On ramasse tout ce qu’on trouve, y compris les déchets. Dans le cas des objets de valeur, on essaie systématiquement de retrouver leur propriétaire – dans la mesure du possible.
Prenons un exemple. L’autre jour, nous avons trouvé une alliance dans le sable. Grâce au prénom indiqué à l’intérieur, nous avons pu rechercher et trouver la personne à laquelle elle appartient. Concernant l’argent, s’il est encore en bon état, on le garde, mais ce ne sont jamais des sommes importantes. Ma dernière sortie à La Panne [station balnéaire de Belgique, NDLR] m’a permis de récolter 12 euros.
Les gens font-ils parfois appel à vous pour retrouver des objets qu’ils ont perdus ?
Oui, ça arrive régulièrement. Les municipalités nous contactent également pour tenter de dépolluer certains sols en période estivale, ou juste après.
OK. Sinon, vous arrivez à trouver des métaux jusqu’à quelle profondeur ?
En principe, nos détecteurs peuvent trouver des objets situés jusqu’à 30 centimètres sous le sol, pas plus. Au-delà, je ne creuse plus de toute façon.
Pour quelle raison ?
Tout simplement parce qu’on peut tomber sur des armes de guerre ou des obus, et que là, ça devient dangereux. C’est donc réservé aux archéologues. D’autant plus que nous vivons dans une région qui a été particulièrement touchée par les deux grandes guerres.
L’engouement autour de la prospection doit vous surprendre, non ? Vous parvenez à l’expliquer ?
Les détecteurs de métaux vendus aux particuliers sont apparus sur le marché après la Seconde Guerre mondiale. On parle d’objets très chers et très lourds, assez difficiles à se procurer. Ce n’est qu’à partir des années 1980 qu’on a vu apparaître des détecteurs à la portée des amateurs. Depuis, ils n’ont cessé de se perfectionner et de voir leur prix baisser. Aujourd’hui, l’engouement est terrible. À cause de certaines publicités, les gens s’imaginent qu’ils vont trouver de l’or alors que c’est très rare !
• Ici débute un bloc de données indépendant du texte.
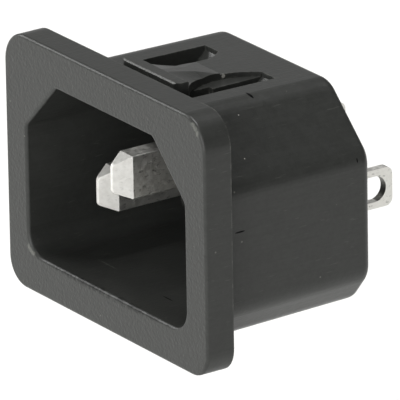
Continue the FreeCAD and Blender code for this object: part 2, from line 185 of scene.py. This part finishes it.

Imaginons que je souhaite vous rejoindre dans la prospection. Je dois investir quelle somme pour avoir du bon matériel ?
Pour un débutant, je dirais que 300 euros suffisent pour acheter un bon détecteur. Ensuite, on peut monter jusqu’à 1 400 euros pour un appareil avec de nombreux paramètres.
N’est-il pas difficile de cohabiter avec les plagistes lorsque vous faites vos recherches ?
En général, on fréquente les plages tôt le matin ou en fin de journée afin d’éviter de gêner les personnes venues se détendre sur le sable. Après, quand on croise quelqu’un, oui, il est plutôt curieux. Il va nous demander si nous avons trouvé des « trésors », ce genre de choses.
Vous arrive-t-il de découvrir des objets surprenants ?
Il y a un certain temps, j’ai trouvé un penny irlandais datant du XIIIe siècle. Il avait été transformé en bijou, avec des petites pierres de couleur. C’était très touchant.
Sinon, il nous arrive de tomber sur des sachets de marijuana. En fait, on trouve souvent des capsules de bière à côté des sachets, ce qui explique que nos détecteurs signalent quelque chose et qu’on finisse par tomber dessus.
Et vous en faites quoi ?
On les jette à la poubelle !
Ça marche. Merci Jean-Paul !
Jean-Paul Calot est le coauteur d’un livre autoédité qui évoque les boucles anciennes : L’Histoire en boucles.